Round and round they go; where they’ll end up, nobody knows. Meanwhile, roughly 20 taxpayers seeking refunds for digital advertising tax paid to Maryland have filed suit in the Maryland Tax Court, according to an article published in Tax Notes in August 2024.

If Maryland prevails, New York and other states could be more likely to follow its lead.  

New York isn’t the only state eyeing a digital ad tax

In 2021 alone, Connecticut, Massachusetts, Montana, New York, Texas, Washington, and West Virginia considered digital ad tax legislation akin to Maryland’s tax. (A hat tip to the Multistate Tax Commission for compiling this list.)

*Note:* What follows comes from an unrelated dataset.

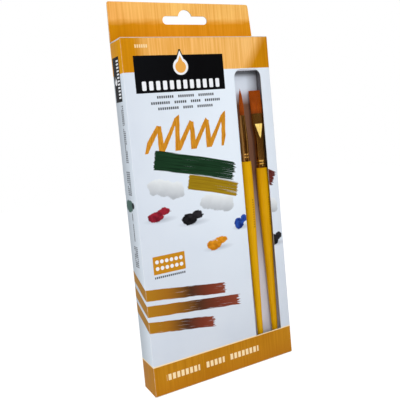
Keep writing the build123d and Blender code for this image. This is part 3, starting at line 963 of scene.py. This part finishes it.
def carton_sleeve():
    low = (-half_width, -half_depth, front_low[2])
    high = (half_width, half_depth, side_top)
    sleeve = block("carton_sleeve", low, high)
    open_edit(sleeve)
    select_parts(sleeve, "FACE", lambda face, middle: abs(face.normal.z) > 0.9)
    bpy.ops.mesh.delete(type="FACE")
    round_edges(sleeve, lambda edge, middle: runs_along(edge, 2), fold_radius, 4)
    close_edit()
    wall = sleeve.modifiers.new("wall", "SOLIDIFY")
    wall.thickness = card * MM
    wall.offset = -1
    apply_modifiers(sleeve)
    cut_away(sleeve, window_cutter())
    open_edit(sleeve)
    stretch_rim(sleeve, 1, lambda middle: middle.y < -half_depth + card, front_high[2] - side_top)
    stretch_rim(sleeve, 1, lambda middle: middle.y > half_depth - card, carton_top - side_top)
    stretch_rim(sleeve, -1, lambda middle: middle.y > -half_depth + card, front_low[2])
    close_edit()
    shade(sleeve, 50)
    wear(
        sleeve, front_print(), side_print("left_side_print"), back_print(), side_print("right_side_print"),
        board,
    )
    walls = (
        (Vector((0, -1, 0)), half_depth),
        (Vector((-1, 0, 0)), half_width),
        (Vector((0, 1, 0)), half_depth),
        (Vector((1, 0, 0)), half_width),
    )
    for face in sleeve.data.polygons:
        face.material_index = len(walls)
        for index, (outward, reach) in enumerate(walls):
            if face.normal.dot(outward) > 0.7 and face.center.dot(outward) / MM > reach - 0.3:
                face.material_index = index
    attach(sleeve, "carton")
    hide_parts("front_panel", "left_side_panel", "right_side_panel", "back_panel")


# Hang tab: the back panel's board doubled over, with the hanging slot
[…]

Bills seeking to levy a sales tax on digital advertising also emerged in 2021, in Louisiana, New York, South Carolina, Texas, and Washington, D.C. The same year, Arkansas, Connecticut, and Indiana considered taxing social media advertising, while Massachusetts, Oregon, Washington, West Virginia, and Washington, D.C., floated taxes on personal information or data.

For a while there, 2021 seemed poised to become the year of the digital advertising tax

Lawmakers may be waiting to see what happens in Maryland before committing to a digital advertising tax of their own, but they’re certainly ad-tax curious. In 2024, Massachusetts, Nebraska, Tennessee, and Washington, D.C., joined New York in introducing digital ad tax proposals. The Chair of the DC Tax Revision Commission now recommends implementing a data excise tax “in future years.” The financial benefits could be substantial: Maryland collected close to $82.5 million from its digital ad tax during 2023.

If New York or any other state adopts a tax on data collection or a digital ad tax in 2025, Avalara Tax Desk will let you know.